[EXERCISE]
Check every line for the word "from" and give the number of lines where it occurs, nothing else.

[SOURCE DATA]
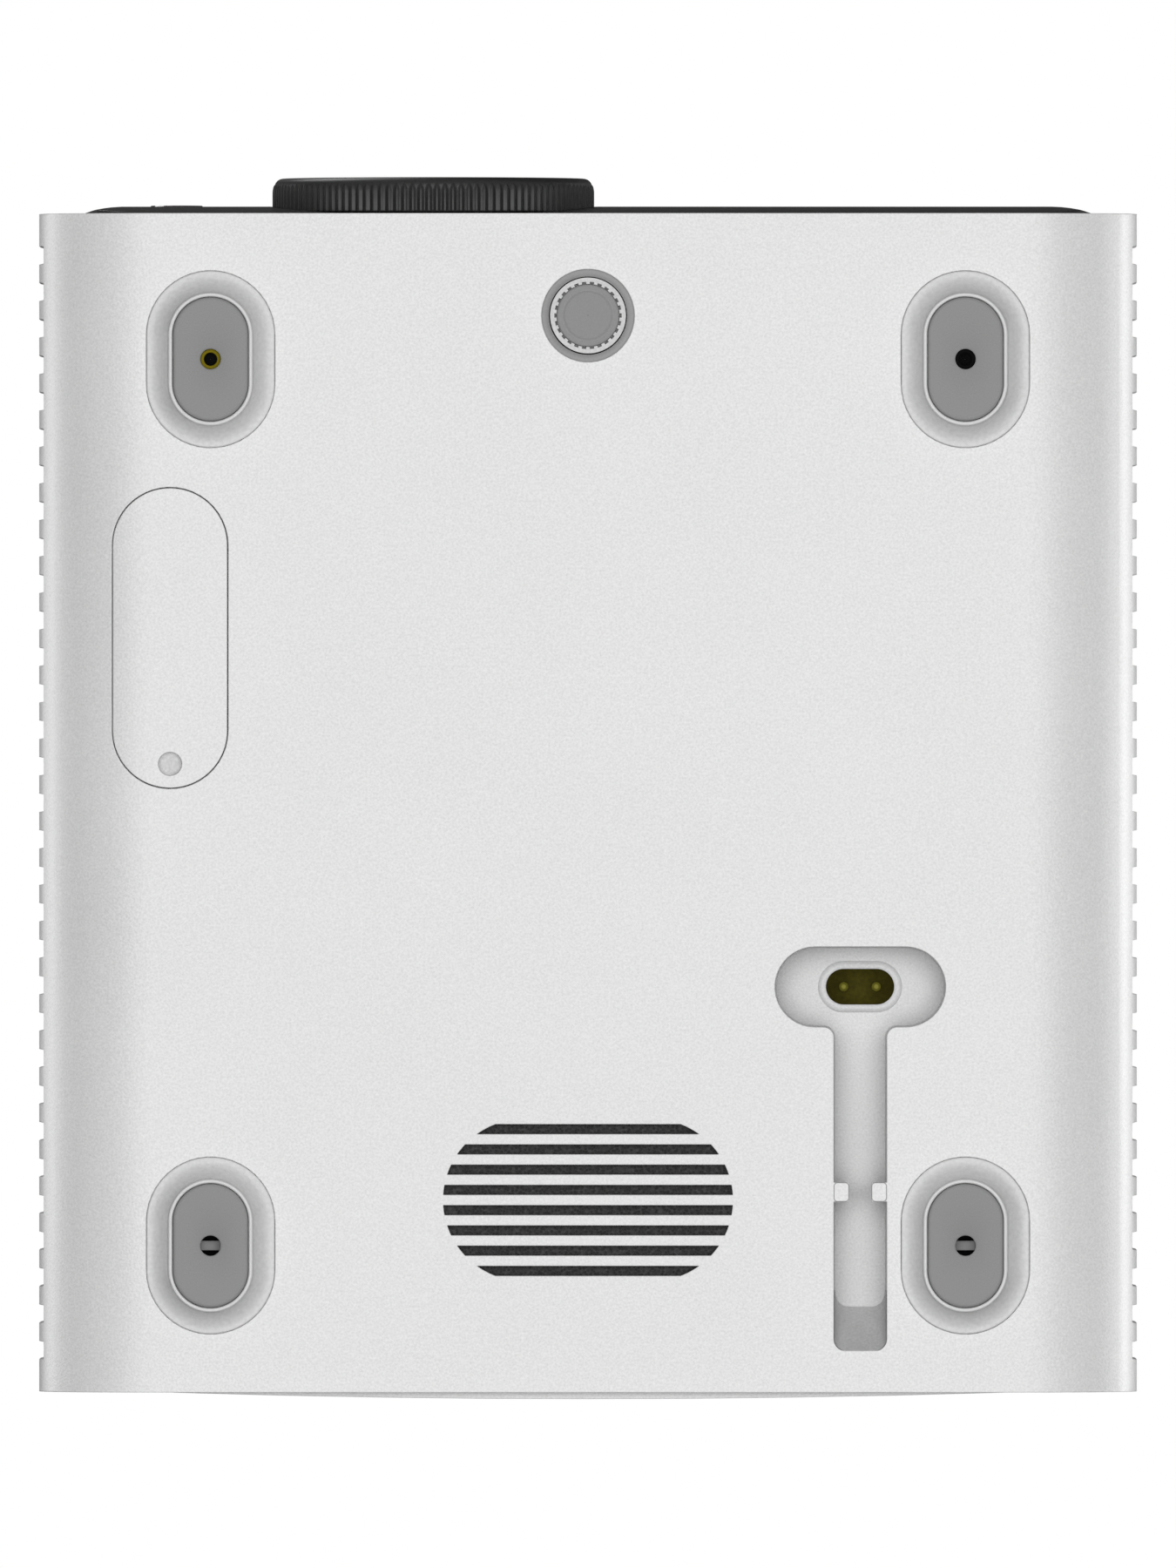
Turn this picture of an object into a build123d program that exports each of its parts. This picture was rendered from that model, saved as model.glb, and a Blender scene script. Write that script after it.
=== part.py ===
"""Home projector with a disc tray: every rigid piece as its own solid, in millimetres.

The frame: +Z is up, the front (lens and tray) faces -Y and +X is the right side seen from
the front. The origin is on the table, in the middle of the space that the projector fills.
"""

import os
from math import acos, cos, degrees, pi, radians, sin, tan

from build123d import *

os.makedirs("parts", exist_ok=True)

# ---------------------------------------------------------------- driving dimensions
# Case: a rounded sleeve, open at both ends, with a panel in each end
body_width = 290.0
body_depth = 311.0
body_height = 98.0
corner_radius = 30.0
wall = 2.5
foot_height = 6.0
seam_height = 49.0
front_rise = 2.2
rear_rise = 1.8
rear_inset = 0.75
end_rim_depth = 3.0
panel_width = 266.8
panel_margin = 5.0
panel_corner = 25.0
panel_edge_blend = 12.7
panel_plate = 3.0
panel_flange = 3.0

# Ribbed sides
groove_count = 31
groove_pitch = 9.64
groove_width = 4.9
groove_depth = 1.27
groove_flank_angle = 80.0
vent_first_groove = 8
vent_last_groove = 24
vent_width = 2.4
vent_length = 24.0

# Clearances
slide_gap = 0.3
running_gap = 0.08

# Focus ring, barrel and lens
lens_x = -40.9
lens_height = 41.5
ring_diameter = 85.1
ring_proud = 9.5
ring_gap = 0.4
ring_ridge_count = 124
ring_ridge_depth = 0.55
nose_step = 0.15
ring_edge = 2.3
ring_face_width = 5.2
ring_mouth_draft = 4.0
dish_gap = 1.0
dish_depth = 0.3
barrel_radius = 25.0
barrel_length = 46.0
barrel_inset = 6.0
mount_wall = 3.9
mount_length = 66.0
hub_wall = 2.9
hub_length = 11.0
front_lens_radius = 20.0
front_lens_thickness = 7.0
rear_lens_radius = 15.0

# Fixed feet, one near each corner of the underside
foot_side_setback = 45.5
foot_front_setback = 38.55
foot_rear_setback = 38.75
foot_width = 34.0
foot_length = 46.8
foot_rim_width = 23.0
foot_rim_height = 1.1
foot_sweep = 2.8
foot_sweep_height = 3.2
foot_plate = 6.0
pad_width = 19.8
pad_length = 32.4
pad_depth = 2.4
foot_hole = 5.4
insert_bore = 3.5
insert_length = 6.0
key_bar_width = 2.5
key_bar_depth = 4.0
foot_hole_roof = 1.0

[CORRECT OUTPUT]
4